What is profit sharing commission?
A ceding commission that is contingent on the reinsurer realizing a predetermined percentage of excess profit on ceded loss exposures.
What is quota share reinsurance?
A type of pro rata reinsurance in which the primary insurer and the reinsurer share the amounts of insurance, policy premiums, and losses (including loss adjustment expenses) using a fixed percentage.
What is surplus share reinsurance?
A type of pro rata reinsurance in which the policies covered are those whose amount of insurance exceeds a stipulated monetary amount, or line.
What is excess of loss reinsurance?
A type of reinsurance in which the primary insurer is indemnified for losses that exceed a specified monetary amount.

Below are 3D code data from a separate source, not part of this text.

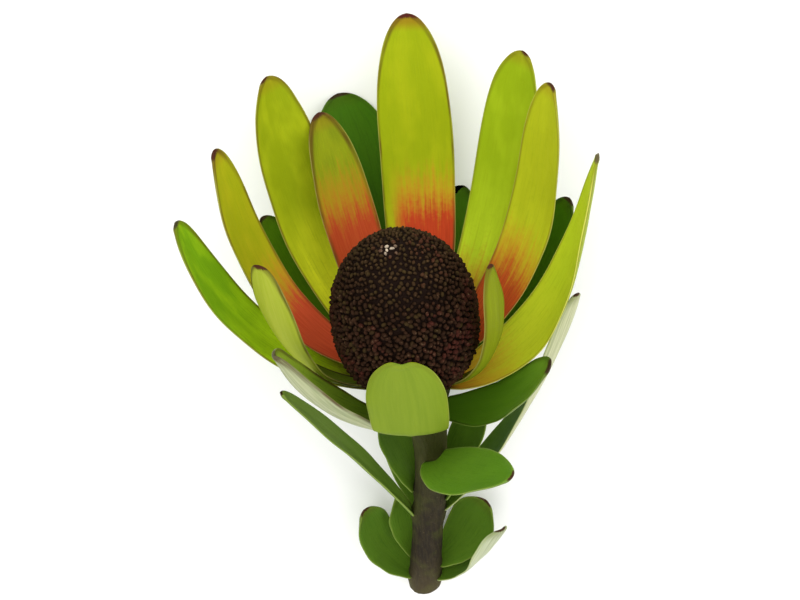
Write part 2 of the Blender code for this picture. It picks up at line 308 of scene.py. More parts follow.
# How a blade bends unless its own entry says otherwise. Angles are in degrees.
bladeShape = {
    "around": 0.0,  # 0 is the front, positive to the right
    "foot": -2.0, "length": 70.0, "width": 15.0,
    "out": 72.0, "up": 12.0,  # lean from the axis at the foot and at the tip
    "turn": 2.2,  # how early it straightens
    "fold": None,  # instead of turn: where it bends, and half the stretch that does, as shares
    "drift": 0.0,  # change of around
    "twist": (0.0, 0.0), "cup": (40.0, 28.0),  # twist at the foot and added, cup at foot and beyond
    "narrow": 0.36, "swell": 0.6,  # width at the foot as a share, and how late it widens
    "widest": 0.58, "blunt": 2.0,  # where it is widest, and how full the tip is
    "skew": 0.0, "notch": 0.0,  # how far the tip lies to the side, and sinks in the middle
    "wave": 0.22,  # how far the margin waves
}

# How every blade is built. Lengths are in millimetres.
bladeBuild = {
    "around": 44, "rows": 66, "crowding": 1.5, "steps": 240,  # rows crowd towards the tip
    "thickness": 0.72, "edge": 5,  # the higher edge is, the later the margin thins
    "tipThins": 1.2, "tipThinnest": 0.12,  # the tip thins over this length, to this share
    "footRise": 0.9, "footGap": 0.34,  # how high a foot reaches, and how far off the stem
    "sunk": 1.2, "sunkReach": 3.0,  # then its end is sunk into the bark
    "cupReach": 0.35,  # the share of the length over which the cup changes
    "rib": 0.16, "ribWide": 0.7, "ribFades": 12.0,  # a ridge on the outer face
    "ribInside": 0.6,  # and a shallower groove on the inner face
    "callus": 0.5, "callusAt": 0.8,  # how much thicker the tip is, and how far back
    "skewReach": 9.0, "notchReach": 4.0,  # how far back from the tip
    "notchWide": 1.6,
    "waves": (9, 21), "secondWave": 0.6,  # radians of two waves along the blade
    "wavesGrow": (0.1, 0.4),  # shares of the length between which they grow
    "rimSoft": 0.12,  # how softly the inner face gives way to the outer
    "leastHalf": 0.06, "merge": 0.004,
}


def leanShare(shape, t):  # 1 at the foot and 0 at the tip
    if shape["fold"] is None:
        return (1 - t) ** shape["turn"]
    place, reach = shape["fold"]
    return 1 - easeStep(place - reach, place + reach, t)


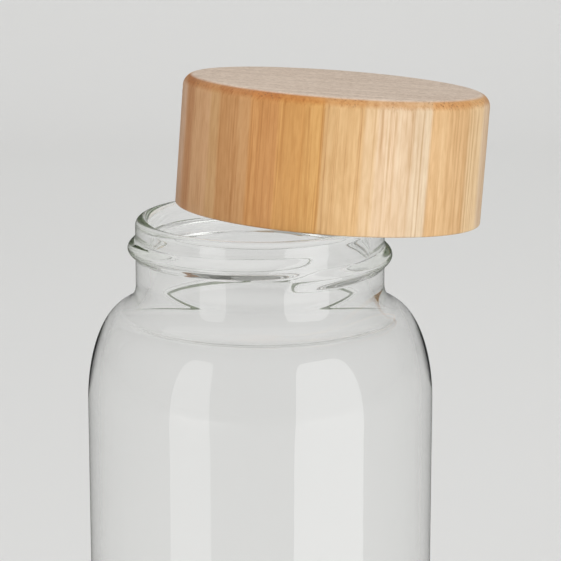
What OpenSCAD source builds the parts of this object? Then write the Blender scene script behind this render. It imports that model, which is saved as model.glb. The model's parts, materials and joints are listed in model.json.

nonproportional reinsurance
reinsurer responds only to losses that exceed the primary insurer’s retention
What is attachment point?
The monetary amount above which the reinsurer responds to losses.
What is working cover?
An excess of loss reinsurance agreement with a low attachment point.
What is Per risk excess of loss reinsurance?
A type of excess of loss reinsurance that covers property insurance and that applies separately to each loss occurring to each risk.
What is Catastrophe excess of loss reinsurance?
A type of excess of loss reinsurance that protects the primary insurer from an accumulation of retained losses that arise from a single catastrophic event.
What is Per policy excess of loss reinsurance?
A type of excess of loss reinsurance that applies the attachment point and the reinsurance limit separately to each insurance policy issued by the primary insurer regardless of the number of losses occurring under each policy.
What is Per occurrence excess of loss reinsurance?
A type of excess of loss reinsurance that applies the attachment point and reinsurance limit to the total losses arising from a single event affecting one or more of the primary insurer's policies.
What is Aggregate excess of loss reinsurance?
A type of excess of loss reinsurance that covers aggregated losses that exceed the attachment point, stated as a monetary amount of loss or as a loss ratio, and that occur over a specified period, usually one year.